There are two stories about Lululemon, though: a feel-good tale of growth in the real world, and a potentially scary one surrounding its stock. Lululemon has recently been trading at more than 30 times forward earnings, compared to around 22 times for the next comparable stock, fast-growing team sportswear maker Under Armour. That level of pricing doesn’t leave much room for a stumble.
The bloated valuation has attracted short sellers, though their arguments sound a lot like those voiced in Canada three years ago. “It looks like a fad to me – it’s yoga clothing!” hedge fund manager Whitney Tilson of T2 Partners wrote in a note in April.

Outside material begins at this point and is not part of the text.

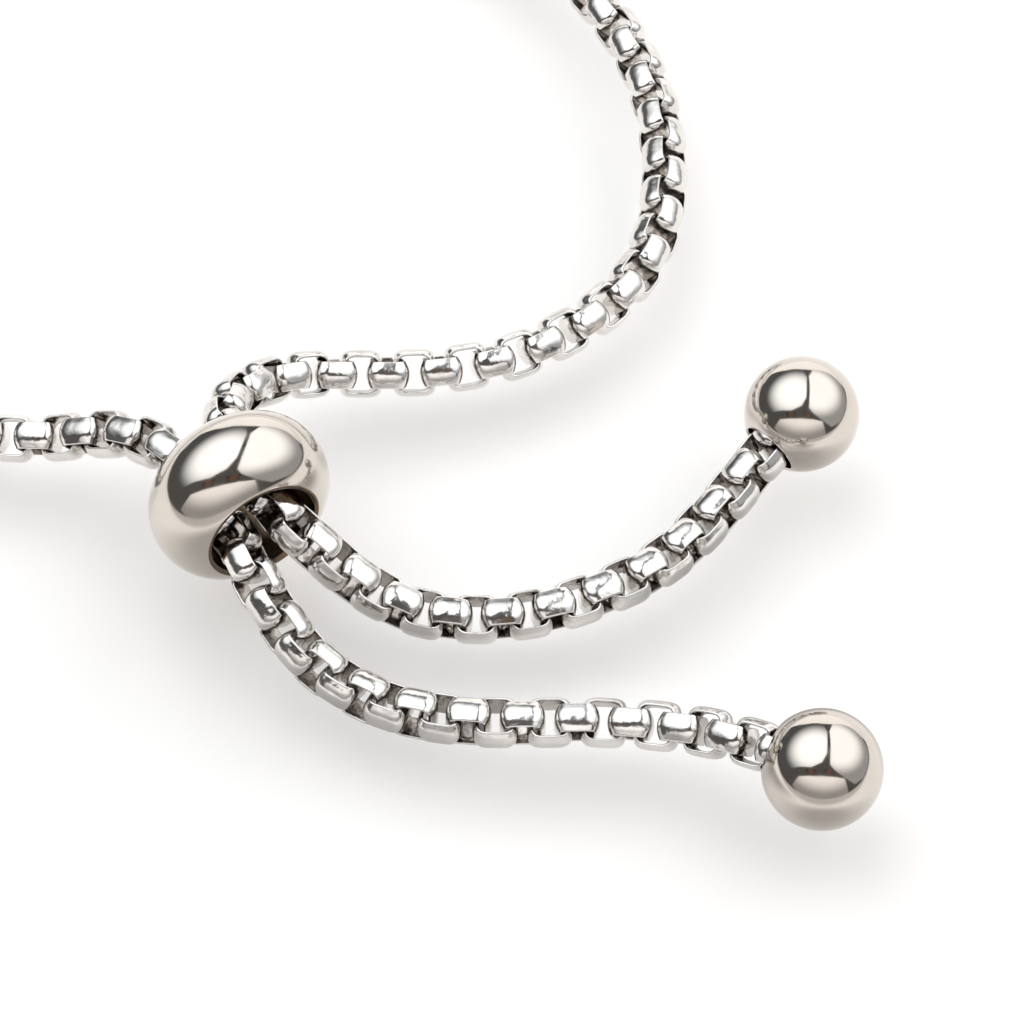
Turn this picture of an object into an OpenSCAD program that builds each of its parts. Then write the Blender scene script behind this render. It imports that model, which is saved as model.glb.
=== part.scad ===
// Bolo slider bracelet: one round box chain, a bead that both strands pass through, and two end balls.
// It lies flat, +Z up, with the origin on the surface under the middle of its bounding box.

/* [Chain link] */
// Length of one link along the chain
link_l = 2.25; // [2.2:0.05:2.5]
// Width of one link across its crowned sides, which is the chain's thickness
link_w = 2.5; // [2.4:0.05:2.55]
// Width of the strip that a link is bent from
strip_w = 1.3; // [1:0.05:1.3]
// Thickness of the strip
strip_t = 0.26; // [0.22:0.02:0.3]
// Outer radius of the four bends of a link
bend_r = 0.65; // [0.5:0.05:0.8]

/* [Chain spacing] */
// Free play between two links in the loose end from the upper ball through the bead
upper_play = 0.42; // [0.38:0.01:0.44]
// Free play between two links in the loose end from the lower ball through the bead
lower_play = 0.39; // [0.34:0.01:0.44]
// Free play between two links round the taut loop
loop_play = 0.33; // [0.24:0.01:0.39]
// Length of the loose end at the upper ball
upper_loose_l = 47.2; // [40:0.1:50]
// Length of the loose end at the lower ball
lower_loose_l = 46.9; // [40:0.1:50]

/* [End balls] */
// Diameter of each ball
ball_d = 6; // [5.6:0.1:7]
// Free space all round the link that a ball holds
hole_play = 0.17; // [0.12:0.01:0.2]
// Width of the flat rim round a ball's hole
mouth_rim = 0.2; // [0.1:0.05:0.4]
// Distance of the first link's centre from the upper ball's centre
upper_inset = 0.45; // [0.4:0.05:0.8]
// Distance of the last link's centre from the lower ball's centre
lower_inset = 0.9; // [0.6:0.05:1]

/* [Slider bead] */
// Outer diameter of the bead
bead_d = 9.6; // [9.2:0.1:11]
// Radius of the bead's rounded side, seen in section
side_r = 2.9; // [2.85:0.05:3.4]
// Radius of the soft edge at both mouths of the bore
lip_r = 0.2; // [0.1:0.05:0.3]
// What the bore is wider than two strands side by side
bore_play = 0.7; // [0.6:0.05:0.8]

/* [Hidden] */

steel = [0.78, 0.77, 0.75];
bright_steel = [0.84, 0.83, 0.81];

// Height of the chain's middle where it lies on the surface
lie = link_w / 2;

// Middle of each ball, on the surface
ball_upper_at = [30.3, -11.04, ball_d / 2];
ball_lower_at = [30.5, -33.05, ball_d / 2];
ball_r = ball_d / 2;
hole_r = link_w / 2 + hole_play;
mouth_r = hole_r + mouth_rim;
mouth_z = sqrt(ball_r * ball_r - mouth_r * mouth_r);

// Middle of the bead, and the way its bore faces in plan
bead_at = [1.68, -17.65, bead_d / 2];
bead_turn = -60;
bore_z = bead_at.z;
bore_r = (2 * link_w + bore_play) / 2;
// Middle of the bead's side circle in section, and of the soft edge that ends it
side_x = bead_d / 2 - side_r;
lip_x = bore_r + lip_r;
lip_y = sqrt(pow(side_r - lip_r, 2) - pow(lip_x - side_x, 2));

// The chain's route from ball to ball, chosen by hand: x, y, height of its middle, roll of its even links
route = [
    [ball_upper_at.x, ball_upper_at.y, ball_r, 108],
    [28.6, -12.8, 2.4, 108],
    [27.1, -14.6, 1.8, 106],
    [25.5, -16.6, 1.4, 100],
    [23.6, -18.7, lie, 92],
    [21.4, -20.4, lie, 82],
    [18.8, -21.7, lie, 76],
    [16.3, -22.5, lie, 74],
    [13.5, -22.8, lie, 74],
    [10.5, -22.4, 1.4, 80],
    [8.1, -21.5, 2.2, 92],
    [6.0, -20.4, 3.5, 102],
    [4.0, -19.05, bore_z, 108],
    [2.3, -16.8, bore_z + 0.8, 114],
    [1.1, -14.2, bore_z + 0.5, 122],
    [0.9, -12.2, 4.6, 126],
    [1.5, -10.3, 3.7, 130],
    [2.9, -8.6, 2.7, 132],
    [5.0, -7.55, 1.9, 134],
    [8.0, -7.1, 1.4, 135],
    [11.6, -6.8, lie, 133],
    [15.0, -6.0, lie, 132],
    [17.7, -4.6, lie, 128],
    [20.1, -2.7, lie, 126],
    [22.1, 0.0, lie, 126],
    [23.2, 3.1, lie, 128],
    [23.6, 6.4, lie, 135],
    [23.5, 9.8, lie, 142],
    [22.9, 13.1, lie, 144],
    [21.4, 17.1, lie, 144],
    [18.0, 22.3, lie, 144],
    [11.4, 28.5, lie, 144],
    [2.4, 33.1, lie, 144],
    [-7.6, 34.7, lie, 144],
    [-17.4, 32.5, lie, 120],
    [-25.8, 26.9, lie, 120],
    [-31.2, 18.3, lie, 120],
    [-32.0, 8.3, lie, 120],
    [-28.0, -0.7, lie, 120],
    [-20.6, -7.7, lie, 120],
    [-12.6, -10.8, lie, 120],
    [-9.4, -11.4, 1.4, 118],
    [-7.0, -11.8, 2.1, 116],
    [-4.7, -12.5, 3.1, 112],
    [-2.6, -13.8, 3.8, 108],
    [-1.0, -15.5, bore_z - 0.8, 104],
    [0.3, -17.9, bore_z - 0.6, 110],
    [1.7, -20.25, bore_z - 0.7, 122],
    [2.7, -22.1, 3.5, 131],
    [3.9, -23.9, 2.7, 142],
    [5.4, -25.7, 1.9, 150],
    [7.5, -27.2, 1.4, 157],
    [9.8, -28.3, lie, 165],
    [12.3, -28.9, lie, 174],
    [14.8, -29.1, lie, 183],
    [17.3, -29.1, lie, 193],
    [19.8, -29.1, lie, 203],
    [22.6, -29.4, 1.4, 211],
    [25.2, -30.3, 2.1, 216],
    [27.2, -31.4, 2.8, 219],
    [28.8, -32.2, 3.0, 220],
    [ball_lower_at.x, ball_lower_at.y, ball_r, 220]
];

// Smooth curve through the route, never lower than the lying chain
curve_steps = 12;
function blend(a, b, c, d, t) =
    0.5 * (2 * b + (c - a) * t + (2 * a - 5 * b + 4 * c - d) * t * t + (3 * b - a - 3 * c + d) * t * t * t);
function raised(p) = [p.x, p.y, max(p.z, lie), p[3]];
row_last = len(route) - 1;
function row(i) =
    i < 0 ? 2 * route[0] - route[1] :
    i > row_last ? 2 * route[row_last] - route[row_last - 1] :
    route[i];
curve = [
    for (i = [0 : row_last - 1], k = [0 : curve_steps - 1])
        raised(blend(row(i - 1), row(i), row(i + 1), row(i + 2), k / curve_steps)),
    raised(route[row_last])
];

// Length along the curve, and the place and the roll at each length
function place(p) = [p.x, p.y, p.z];
function gap_before(i) = norm(place(curve[i]) - place(curve[i - 1]));
curve_last = len(curve) - 1;
curve_at = [
    for (i = 0, s = 0; i <= curve_last; i = i + 1, s = s + (i > curve_last ? 0 : gap_before(i)))
        s
];
route_l = curve_at[curve_last];
tables = [for (column = [0 : 3]) [for (i = [0 : curve_last]) [curve_at[i], curve[i][column]]]];
function spot(s) = [for (column = [0 : 2]) lookup(s, tables[column])];
function roll(s) = lookup(s, tables[3]);
function unit(v) = v / norm(v);
// Half of the length over which the chain's direction is taken
direction_reach = 0.6;
function along(s) = unit(spot(s + direction_reach) - spot(s - direction_reach));

// Spacing of the links: close in the two loose ends and even round the taut loop
function step_of(play) = link_l - 2 * strip_t - play;
upper_step = step_of(upper_play);
lower_step = step_of(lower_play);
upper_n = round(upper_loose_l / upper_step);
lower_n = round(lower_loose_l / lower_step);
chain_l = route_l - upper_inset - lower_inset;
loop_l = chain_l - upper_n * upper_step - lower_n * lower_step;
// An even number, so that the links of both loose ends keep their roll
loop_n = 2 * round(loop_l / step_of(loop_play) / 2);
loop_step = loop_l / loop_n;
link_last = upper_n + loop_n + lower_n;
link_half = floor(link_last / 2);
function link_at(i) = upper_inset + (
    i <= upper_n ? i * upper_step :
    i <= upper_n + loop_n ? upper_n * upper_step + (i - upper_n) * loop_step :
    chain_l - (link_last - i) * lower_step
);

// Puts a piece on the chain's middle with its X along the chain and its Y turned by the roll
module on_chain(s, turn) {
    x = along(s);
    up = unit([0, 0, 1] - x * x.z);
    side = cross(x, up);
    y = up * cos(turn) + side * sin(turn);
    z = cross(x, y);
    p = spot(s);
    multmatrix([
        [x.x, y.x, z.x, p.x],
        [x.y, y.y, z.y, p.y],
        [x.z, y.z, z.z, p.z],
        [0, 0, 0, 1]
    ]) children();
}

module rounded_rect(l, w, r) {
    square([l - 2 * r, w], center = true);
    square([l, w - 2 * r], center = true);
    for (x = [-1, 1], y = [-1, 1])
        translate([x * (l / 2 - r), y * (w / 2 - r)])
            circle(r = r, $fn = 32);
}

// One link: a strip bent round into a box ring, crowned across its width and at its ends
module link() {
    intersection() {
        translate([0, 0, -strip_w / 2])
            linear_extrude(strip_w)
                difference() {
                    rounded_rect(link_l, link_w, bend_r);
                    rounded_rect(link_l - 2 * strip_t, link_w - 2 * strip_t, bend_r - strip_t);
                }
        rotate([0, 90, 0]) cylinder(r = link_w / 2, h = 2 * link_l, center = true, $fn = 64);
        rotate([90, 0, 0]) cylinder(r = link_l / 2, h = 2 * link_w, center = true, $fn = 64);
    }
}

// Links from one number to another, each turned a quarter to its neighbours
module chain(first, last) {
    for (i = [first : last])
        on_chain(link_at(i), roll(link_at(i)) + (i % 2 == 0 ? 0 : 90))
            link();
}

module chain_right() {
    color(steel) chain(0, link_half);
}

module chain_left() {
    color(steel) chain(link_half + 1, link_last);
}

// Section of the bead beside its bore: a round side that ends in two soft edges
module bead_section() {
    reach = bead_d;
    reach_y = lip_y * (reach - side_x) / (lip_x - side_x);
    intersection() {
        translate([side_x, 0]) circle(r = side_r, $fn = 96);
        polygon([[lip_x, -lip_y], [reach, -reach_y], [reach, reach_y], [lip_x, lip_y]]);
    }
    translate([bore_r, -lip_y]) square([lip_r, 2 * lip_y]);
    for (end = [-1, 1])
        translate([lip_x, end * lip_y])
            circle(r = lip_r, $fn = 48);
}

module slider_bead() {
    color(bright_steel)
        translate(bead_at)
            rotate([0, 90, bead_turn])
                rotate_extrude($fn = 128) bead_section();
}

// A ball round the origin whose hole opens along +Z and holds a link that far from the middle
module ball(inset) {
    hole_floor_z = inset - link_l / 2 - hole_play;
    difference() {
        sphere(d = ball_d, $fn = 96);
        translate([0, 0, mouth_z]) cylinder(d = ball_d, h = ball_d);
        translate([0, 0, hole_floor_z]) cylinder(r = hole_r, h = ball_d, $fn = 64);
    }
}

// Turns a piece's +Z to the way in which the chain leaves a ball
module facing(v) {
    rotate([0, acos(v.z), atan2(v.y, v.x)]) children();
}

module ball_upper() {
    color(bright_steel)
        translate(ball_upper_at)
            facing(unit(spot(mouth_z) - ball_upper_at))
                ball(upper_inset);
}

module ball_lower() {
    color(bright_steel)
        translate(ball_lower_at)
            facing(unit(spot(route_l - mouth_z) - ball_lower_at))
                ball(lower_inset);
}

chain_right();
chain_left();
slider_bead();
ball_upper();
ball_lower();
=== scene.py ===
import math

import bmesh
import bpy
import numpy as np
from mathutils import Euler, Matrix, Vector


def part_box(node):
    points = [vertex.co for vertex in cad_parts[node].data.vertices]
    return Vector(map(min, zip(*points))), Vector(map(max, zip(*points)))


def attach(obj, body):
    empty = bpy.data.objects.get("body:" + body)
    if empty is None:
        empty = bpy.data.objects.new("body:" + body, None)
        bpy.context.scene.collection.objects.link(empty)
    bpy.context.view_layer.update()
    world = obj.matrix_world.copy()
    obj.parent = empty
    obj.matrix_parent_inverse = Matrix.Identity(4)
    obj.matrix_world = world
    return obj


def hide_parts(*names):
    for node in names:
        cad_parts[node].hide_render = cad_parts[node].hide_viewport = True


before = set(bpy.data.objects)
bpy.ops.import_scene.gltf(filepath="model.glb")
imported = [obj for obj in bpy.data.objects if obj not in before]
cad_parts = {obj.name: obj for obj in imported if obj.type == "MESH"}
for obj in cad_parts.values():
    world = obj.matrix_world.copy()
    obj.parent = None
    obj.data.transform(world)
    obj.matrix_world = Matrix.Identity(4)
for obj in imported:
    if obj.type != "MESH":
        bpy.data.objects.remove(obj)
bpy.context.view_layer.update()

MM = 0.001
BODY = "root"

# The photo's camera: its lens in pixels, its angle over the surface, its distance and its aim
PHOTO_SIDE_PX = 1024
CAMERA_FOCAL_PX = 4863
CAMERA_ELEVATION = math.radians(53)
CAMERA_DISTANCE = 250 * MM
CAMERA_TARGET = Vector((15.4 * MM, -15.1 * MM, 0))
SENSOR_WIDTH_MM = 36
CLIP_START = 0.01
CLIP_END = 20

# One link of the round box chain: a strip bent round an outline with soft corners
LINK_LENGTH = 2.3 * MM
LINK_WIDTH = 2.5 * MM
OUTER_SQUARENESS = 4.3
INNER_SQUARENESS = 5.0
STRIP_WIDTH = 1.42 * MM
STRIP_THICKNESS = 0.28 * MM
STRIP_EDGE = 0.07 * MM
# Share of the outer face's crown that the inner face follows
STRIP_HOLLOW = 0.25
# The most that a link leans about each axis, and that it is out of line along each
LINK_LEAN = math.radians(1.0)
LINK_SHIFT = 0.01 * MM
# Mesh steps round the outline, and across the strip's outer face, its edge and its inner face
LINK_STEPS_ROUND = 44
CROWN_STEPS = 9
EDGE_STEPS = 4
INSIDE_STEPS = 3

# Slider bead and balls
BEAD_SIDE_R = 2.9 * MM
BEAD_LIP_R = 0.2 * MM
BALL_LIP_R = 0.1 * MM
BALL_BEVEL = 0.05 * MM
# Angle short of the mouth's rim at which a ball's round side ends, in radians
BALL_RIM_CUT = 0.03
# What lies nearer to a ball's centre than this share of its radius belongs to its bore
BALL_INNER_SHARE = 0.97
TURN_STEPS = 160
ARC_STEPS = 64
LIP_STEPS = 8

# Vertices nearer than this are one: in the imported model's meshes, and at the tips of turned solids
CAD_WELD = 0.002 * MM
TIP_WELD = 0.0001 * MM

# Polish: the scales of its patterns in repeats per metre, and the stretch of each noise, which runs
# from 0 to 1, over which one look fades to the other
TONE_SCALE = 420
TONE_FADE = (0.35, 0.65)
RUBBED_SCALE = 900
RUBBED_FADE = (0.4, 0.7)
SCRATCH_SCALE = 1400
SCRATCH_STRETCH = (1.0, 1.0, 9.0)
SCRATCH_TURN = (0.5, 0.9, 0.3)

# Floor: its radius in metres, its own colour, the colours that the metal mirrors in the middle and in
# front, and between which places along Y these two blend. Those mirrored colours are painted: a painted
# reflection brighter than the floor, and painted shade in front
FLOOR_RADIUS = 3.0
FLOOR_STEPS = 96
FLOOR_DROP = 3.0 * MM
FLOOR_WHITE = (0.965, 0.935, 0.915)
FLOOR_PAINTED_IN_METAL = (1.08, 1.04, 1.01)
FLOOR_EDGE_PAINTED_SHADE = (0.66, 0.63, 0.605)
FLOOR_FRONT = (-75 * MM, -50 * MM)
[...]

What Lululemon still needs to do is maintain the pace of store openings and meet its company-wide sales averages in increasingly foreign territory. It also must fend off competition from behemoths Nike and Adidas, which have both recently introduced yoga lines. In fact, the greatest obstacle to the Canadian company’s becoming an internationally recognized brand on the level of BlackBerry or Four Seasons hotels is the threat of a takeover by one of these giants. Meeting with investors in New York earlier this month, Nike CEO Mark Parker let on Nike was on the lookout for high-growth brands to acquire. “Women’s [clothing] is definitely on our radar screen in terms of opportunity and potential,” he said. What’s stopping a takeover is likely the daunting stock price, and the continued tight control by Wilson and his partners.
Canadians can cheer on Lululemon for bringing home-grown design and market insight to the world, and learn from its strategy and staying power. Whether investors should buy into the story at today’s market value is another question.